Exercise details: Repeat all of the data precisely.

----------

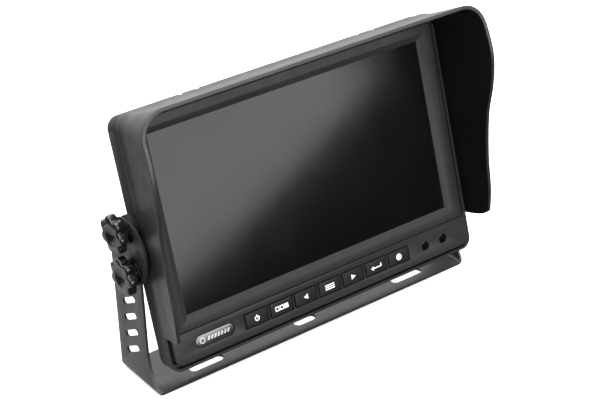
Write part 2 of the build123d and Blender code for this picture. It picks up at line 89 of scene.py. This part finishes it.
class Recipe:
    """One node material: a Principled shader with textured colour, roughness and bump."""

    def __init__(self, name, metallic=0.0, **sockets):
        self.material = bpy.data.materials.new(name)
        self.material.use_nodes = True
        self.nodes = self.material.node_tree.nodes
        self.links = self.material.node_tree.links
        self.shader = self.nodes["Principled BSDF"]
        self.shader.inputs["Metallic"].default_value = metallic
        for socket, value in sockets.items():
            self.shader.inputs[socket.replace("_", " ")].default_value = value
        self.where = self.nodes.new("ShaderNodeTexCoord").outputs["Object"]
        self.normal = None

    def add(self, kind, **inputs):
        """A new shader node with some of its inputs set."""
        node = self.nodes.new("ShaderNode" + kind)
        for socket, value in inputs.items():
            node.inputs[socket.replace("_", " ")].default_value = value
        return node

    def stretch(self, scale):
        """Object coordinates scaled apart along the three axes."""
        node = self.add("Mapping", Scale=scale)
        self.links.new(self.where, node.inputs["Vector"])
        return node.outputs["Vector"]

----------

Result for this task:
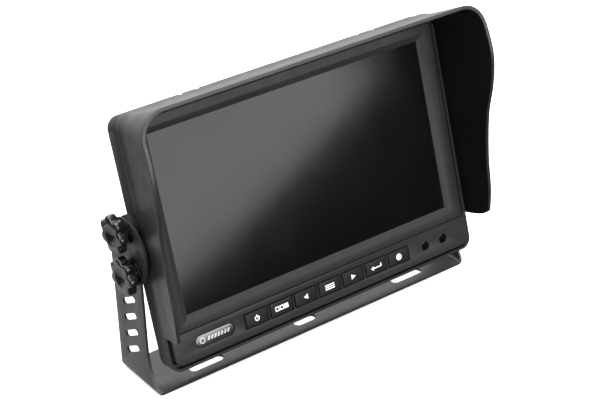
Write part 2 of the build123d and Blender code for this picture. It picks up at line 89 of scene.py. This part finishes it.
class Recipe:
    """One node material: a Principled shader with textured colour, roughness and bump."""

    def __init__(self, name, metallic=0.0, **sockets):
        self.material = bpy.data.materials.new(name)
        self.material.use_nodes = True
        self.nodes = self.material.node_tree.nodes
        self.links = self.material.node_tree.links
        self.shader = self.nodes["Principled BSDF"]
        self.shader.inputs["Metallic"].default_value = metallic
        for socket, value in sockets.items():
            self.shader.inputs[socket.replace("_", " ")].default_value = value
        self.where = self.nodes.new("ShaderNodeTexCoord").outputs["Object"]
        self.normal = None

    def add(self, kind, **inputs):
        """A new shader node with some of its inputs set."""
        node = self.nodes.new("ShaderNode" + kind)
        for socket, value in inputs.items():
            node.inputs[socket.replace("_", " ")].default_value = value
        return node

    def stretch(self, scale):
        """Object coordinates scaled apart along the three axes."""
        node = self.add("Mapping", Scale=scale)
        self.links.new(self.where, node.inputs["Vector"])
        return node.outputs["Vector"]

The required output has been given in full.